As a Binghamton University graduate, Bankoski made few small donations over the years, but an alumni luncheon at Google five years ago — also attended by Watson College Dean Krishnaswami “Hari” Srihari — brought him closer to his alma mater.

“People were listening to what I said and what I cared about, and they were taking action,” he says. “I realized I could actually make a difference at Binghamton.”

Bankoski and his wife, Heather, decided to fund the Binghamton Codes! program, which gives all Binghamton undergraduate students the opportunity to learn coding skills and earn digital badges. When Guient approached him about the similar D-Coding project, this time aimed at increasing diversity in the ranks of programmers, he was eager to help.

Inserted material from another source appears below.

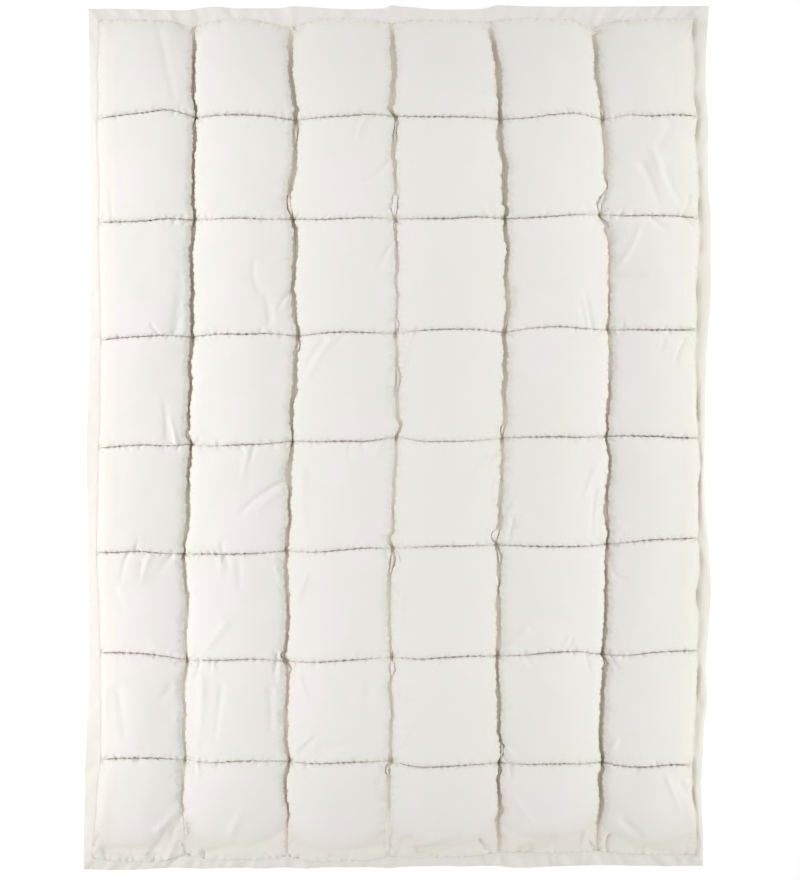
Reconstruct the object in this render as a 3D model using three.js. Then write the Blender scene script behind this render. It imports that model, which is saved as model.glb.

The efforts by Watson College and the University to foster a more welcoming learning environment have not gone unnoticed: Both Woman Engineer and Minority Engineer magazines have named Binghamton among the Top 20 universities fostering diversity and inclusion. Guient says that Diversifying Coding is just the start of her work as assistant dean. She is already at work on the Watson College Scholars Program that will support more students from underrepresented populations.

“We need to give future innovators and tech leaders the financial, academic and community support to reach the highest levels of their professions,” she says. “We owe them every chance to succeed and thrive.”